Ja'seem Reed

No. 86 – Carolina Panthers
- Position: Wide receiver
- Roster status: Practice squad

Personal information
- Born: March 21, 2003 (age 23) Thousand Oaks, California, U.S.
- Listed height: 6 ft 2 in (1.88 m)
- Listed weight: 195 lb (88 kg)

Career information
- High school: Westlake (Thousand Oaks)
- College: San Diego (2021–2024)
- NFL draft: 2025: undrafted

Career history
- Cleveland Browns (2025)*; Carolina Panthers (2025–present)*;
- * Offseason or practice squad member only

Awards and highlights
- First-team All-PFL (2024); PFL Offensive Player of the Year (2024); All-PFL Honorable Mention (2022, 2023);
- Stats at Pro Football Reference

= Ja'seem Reed =

American football player (born 2003)

Ja'seem Reed (born March 21, 2003) is an American professional football wide receiver for the Carolina Panthers of the National Football League (NFL). He played college football for the San Diego Toreros and signed with the Cleveland Browns after going unselected in the 2025 NFL draft.

==Early life==
Reed was born in Thousand Oaks, California. He attended Westlake High School and received only one offer for football, that being from the University of San Diego. He accepted the lone offer to play for the Toreros football program.

==College career==
Reed played in all 11 games as a freshman at San Diego in 2021. He recorded his first career collegiate touchdown against Stetson. In his sophomore year, he recorded 339 yards and 4 touchdowns, including a 34-yard touchdown and 21-yard touchdown at Valparaiso. Following the season, he was named All-PFL Honorable Mention.
In 2023, he led his team in both receptions and yards. Following the year, he was again named All-PFL Honorable Mention.
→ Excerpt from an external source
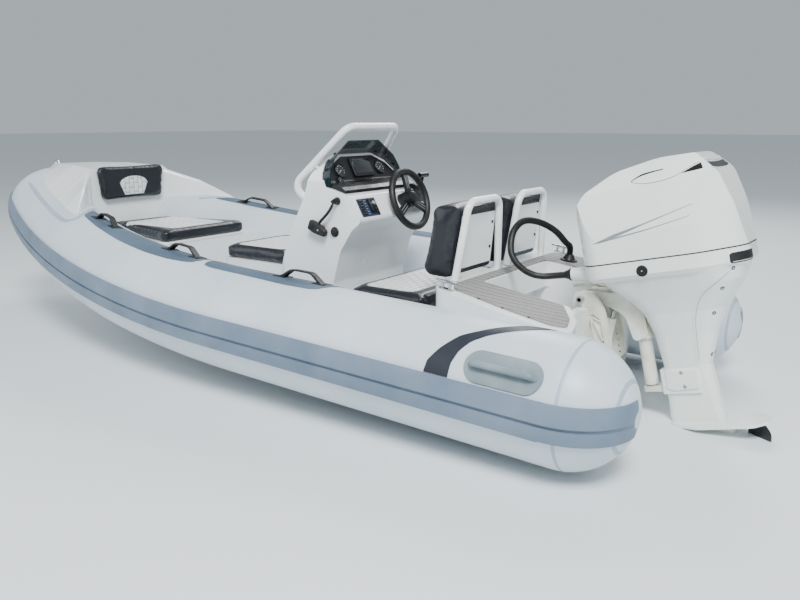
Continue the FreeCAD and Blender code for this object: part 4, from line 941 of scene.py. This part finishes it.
# Glued flange where the bow pod meets the tube: a band along the pod's edge and round each wing's tip
podFlange = {
    "line": ((3.850, 0.396, 0.883), (3.558, 0.517, 0.820), (3.204, 0.645, 0.750), (3.060, 0.690, 0.730),
             (2.975, 0.712, 0.712), (2.915, 0.700, 0.720), (2.898, 0.670, 0.730), (2.935, 0.600, 0.748),
             (3.010, 0.500, 0.750), (3.091, 0.419, 0.750)),
    "widths": ((0, 0.012), (0.1, 0.026), (0.9, 0.026), (1, 0.012)), "lift": 0.0006, "thick": 0.0018}
for side, word in ((1, "Port"), (-1, "Starboard")):
    ribbon("podFlange" + word, ("tube_bow", "tube_port" if side > 0 else "tube_starboard"),
           [(x, side * y, z) for x, y, z in podFlange["line"]], podFlange["widths"], podFlange["lift"],
           podFlange["thick"], "seamTape", "boat", gap=0.012, across=4)

# Outboard: seam between cowl and pan all the way round
seamSetup = {"steps": 160, "half": 2.6, "middle": -385.0, "reach": 600.0, "lift": 0.0005, "thick": 0.0007}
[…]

His senior year, 2024, he was the lone 1,000-yard receiver in the Pioneer Football League and was named First-team All-PFL as well as PFL Offensive player of the year.

==Professional career==

Pre-draft measurables
| Height | Weight | Arm length | Hand span | Wingspan | 40-yard dash | 10-yard split | 20-yard split | Vertical jump | Broad jump | Bench press |
| 6 ft 1+1⁄4 in (1.86 m) | 190 lb (86 kg) | 32 in (0.81 m) | 9+3⁄4 in (0.25 m) | 6 ft 4+5⁄8 in (1.95 m) | 4.55 s | 1.64 s | 2.65 s | 32.0 in (0.81 m) | 10 ft 7 in (3.23 m) | 9 reps |
All values from Pro Day

===Cleveland Browns===

Directly after going undrafted in the 2025 NFL draft, on April 27, 2025, Reed signed a 3 year, $2.975 million contract with the Cleveland Browns. On June 17, Reed was waived off of IR by the Browns.

===Carolina Panthers===
On July 29, 2025, after working out with the team, Reed was signed by the Carolina Panthers. Veteran Dan Chisena was released to make room for him on the roster. He was waived from the active roster on August 26 and then signed to the practice squad on August 28.

On August 30, 2026, Reed was waived by the Panthers as part of final roster cuts and signed to the practice squad the next day.